We've also discovered here my personal
favorite restaurant in Cha Am, where Nancy was immediately successful
in communicating our vegetarian (“jay”) needs, and where the
results have been the best so far in Thailand: a luscious green curry
with heaps of actual vegetables (“pak”), rather than the more
typical and paltry results we've had so far of cut scallions and mung
bean sprouts; or a “vegetable salad” made from what I believe is
pounded papaya strips and some other unidentified ingredients, heaped
and dressed with an also unidentified and delicious mixture of
liquids; or a plate of stir fried mixed vegetables that is an actual
combination of multiple mixed vegetables, and again delicious. And
all of this will be delivered to us on the beach at our lounging
location by one of the cooks on his motorbike with our tray of delights held aloft in one hand while the other steers and accelerates
and brakes as needed. A small miracle.
We've discovered our favorite place to
get afternoon coconuts (“makprow”) for the sweet and, according
to Nancy's investigations, health giving nectar, as well as the
scoop-able meat within the recesses of the hard protective shell.
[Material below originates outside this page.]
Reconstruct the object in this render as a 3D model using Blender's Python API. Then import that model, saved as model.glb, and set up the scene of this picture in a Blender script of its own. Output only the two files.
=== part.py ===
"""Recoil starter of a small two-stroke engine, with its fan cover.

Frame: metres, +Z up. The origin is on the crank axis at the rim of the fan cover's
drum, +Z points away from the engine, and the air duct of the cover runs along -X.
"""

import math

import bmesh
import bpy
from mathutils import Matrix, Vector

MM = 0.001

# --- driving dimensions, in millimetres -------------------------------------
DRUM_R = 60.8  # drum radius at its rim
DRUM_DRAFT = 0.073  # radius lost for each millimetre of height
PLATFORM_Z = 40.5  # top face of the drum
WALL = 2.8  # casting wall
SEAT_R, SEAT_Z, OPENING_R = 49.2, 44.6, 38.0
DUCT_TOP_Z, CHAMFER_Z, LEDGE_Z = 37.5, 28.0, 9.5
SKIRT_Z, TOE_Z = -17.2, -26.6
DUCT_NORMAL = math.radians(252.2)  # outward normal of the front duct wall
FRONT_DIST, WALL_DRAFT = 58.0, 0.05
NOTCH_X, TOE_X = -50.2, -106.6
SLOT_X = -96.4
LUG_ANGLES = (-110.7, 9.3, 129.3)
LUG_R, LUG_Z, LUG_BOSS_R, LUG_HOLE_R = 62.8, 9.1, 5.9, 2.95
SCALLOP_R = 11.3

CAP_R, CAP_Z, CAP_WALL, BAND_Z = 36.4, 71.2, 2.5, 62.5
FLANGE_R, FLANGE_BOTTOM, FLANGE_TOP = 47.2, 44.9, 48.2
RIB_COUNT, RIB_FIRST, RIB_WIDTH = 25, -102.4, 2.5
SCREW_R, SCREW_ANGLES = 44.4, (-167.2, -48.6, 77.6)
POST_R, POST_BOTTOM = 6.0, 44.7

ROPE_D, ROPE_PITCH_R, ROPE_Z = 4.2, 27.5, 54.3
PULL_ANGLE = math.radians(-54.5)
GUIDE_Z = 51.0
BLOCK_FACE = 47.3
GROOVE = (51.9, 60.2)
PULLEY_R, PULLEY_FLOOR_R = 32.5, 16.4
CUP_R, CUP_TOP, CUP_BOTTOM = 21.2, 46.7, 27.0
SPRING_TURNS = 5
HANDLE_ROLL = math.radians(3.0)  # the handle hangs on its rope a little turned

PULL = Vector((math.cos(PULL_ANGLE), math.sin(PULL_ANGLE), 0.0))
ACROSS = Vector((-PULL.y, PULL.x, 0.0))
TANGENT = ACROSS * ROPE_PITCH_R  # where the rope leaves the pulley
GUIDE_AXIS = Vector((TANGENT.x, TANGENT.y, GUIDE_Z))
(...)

We've discovered Forest Park a short ride from where we stay, where
black and blond gibbons swing and play in the trees
(Vimeo video link) or lay about grooming one
another (
Vimeo video link), and where, if one is seeking real quiet in this city, this
is where it will be. We found a hillside temple and, I'm told,
nunnery, also a short ride from our guesthouse, with meditation caves
and a hundred marble steps up the hill to get you to them, and
elaborate Thai sculptures and statues of Buddhas and protectors and
saints, and cactus! Growing here, in the tropics, in the forest.
What!?
Or I've discovered my favorite place to hang out in the mornings, near the beach, and sip tea or drink coconut milk which I buy from the mobile coconut lady with whom I now have some recognizable relationship, and read, or just watch the world go by, while Nancy is doing her practice or writing for her flower essence certification.
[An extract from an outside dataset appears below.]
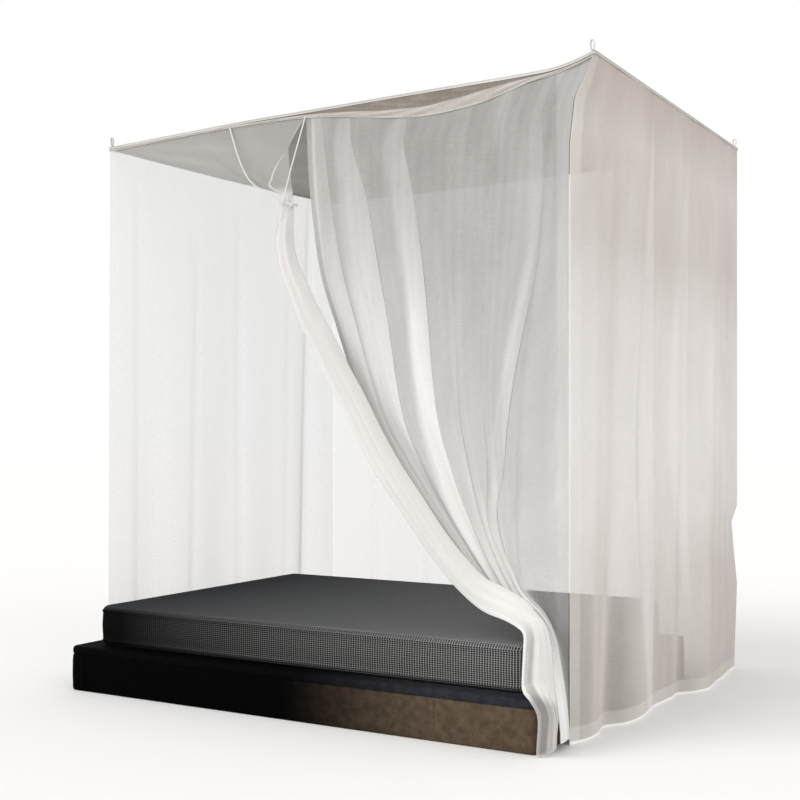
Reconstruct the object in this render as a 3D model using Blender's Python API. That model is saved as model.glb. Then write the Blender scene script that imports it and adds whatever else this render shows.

Or we were invited by Puh, the lovely woman who cleans the rooms at the Blue Lagoon, to attend the birthday party downstairs in the bar for her 70 year old Swedish(?) husband, where we shared in some food and drink there with a couple of expat Brits who gave us their somewhat cynical and bigoted worldview of life back home and a specific bit of education about their relationships with their Thai partners who won't allow them to do anything around the house, even if they want to.
And yesterday we met with American
expat Mike Murphy and his fiancee Nuch (pronounced something like
“Noosh”), and spent several hours talking and listening and
getting to know them, and what a delightful and interesting and
generous and gifted and – the clincher – like minded couple of
people they are. Well, I can only assume the like mindedness
regarding Nuch, since her English is perhaps not so strong as to be
able to communicate in this realm. But her kindness and generosity
are apparent with her fairly well developed English, and her clearly
well developed heart, and she has already offered to put it out on the "coconut grapevine" if we wanted to come back and spend a month or more, and find us a nice place at a much reduced price through her connections and community here.
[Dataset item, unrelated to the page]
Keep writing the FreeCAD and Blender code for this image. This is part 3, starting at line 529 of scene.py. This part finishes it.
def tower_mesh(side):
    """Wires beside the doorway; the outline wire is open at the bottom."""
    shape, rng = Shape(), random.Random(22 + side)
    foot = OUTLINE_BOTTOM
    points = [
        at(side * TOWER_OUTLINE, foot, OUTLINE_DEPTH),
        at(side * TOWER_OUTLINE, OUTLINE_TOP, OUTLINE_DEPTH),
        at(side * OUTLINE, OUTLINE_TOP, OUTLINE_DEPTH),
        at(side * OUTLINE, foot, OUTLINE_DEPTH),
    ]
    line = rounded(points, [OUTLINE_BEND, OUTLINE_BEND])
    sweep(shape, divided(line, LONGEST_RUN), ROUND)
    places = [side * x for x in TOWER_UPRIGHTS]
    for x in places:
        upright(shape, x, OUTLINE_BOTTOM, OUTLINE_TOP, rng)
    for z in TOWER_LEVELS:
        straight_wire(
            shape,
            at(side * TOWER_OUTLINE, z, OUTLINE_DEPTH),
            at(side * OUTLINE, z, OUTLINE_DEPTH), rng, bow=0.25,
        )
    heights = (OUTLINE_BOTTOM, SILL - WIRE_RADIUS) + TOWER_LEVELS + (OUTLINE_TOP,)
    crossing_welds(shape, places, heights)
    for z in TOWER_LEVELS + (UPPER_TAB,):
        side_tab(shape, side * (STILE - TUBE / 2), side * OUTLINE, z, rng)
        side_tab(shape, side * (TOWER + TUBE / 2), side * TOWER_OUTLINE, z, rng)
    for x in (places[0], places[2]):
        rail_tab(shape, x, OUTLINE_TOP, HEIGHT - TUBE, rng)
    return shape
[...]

In other words, we've been here a
little while, and have been able to take our time, and begin to settle in to some familiarity, and to find the
kinds of things we want and which we enjoy and which serve our needs.
These things aren't immediately apparent. And they aren't presented
to you immediately. One has to go after them. One needs the time to do that, to be gifted by the discovery or the appearance or the development of the small things that make up a daily life, and
to adjust to and adapt to this place, and to meet it on its
own terms. As it is everywhere, this is the way it's done.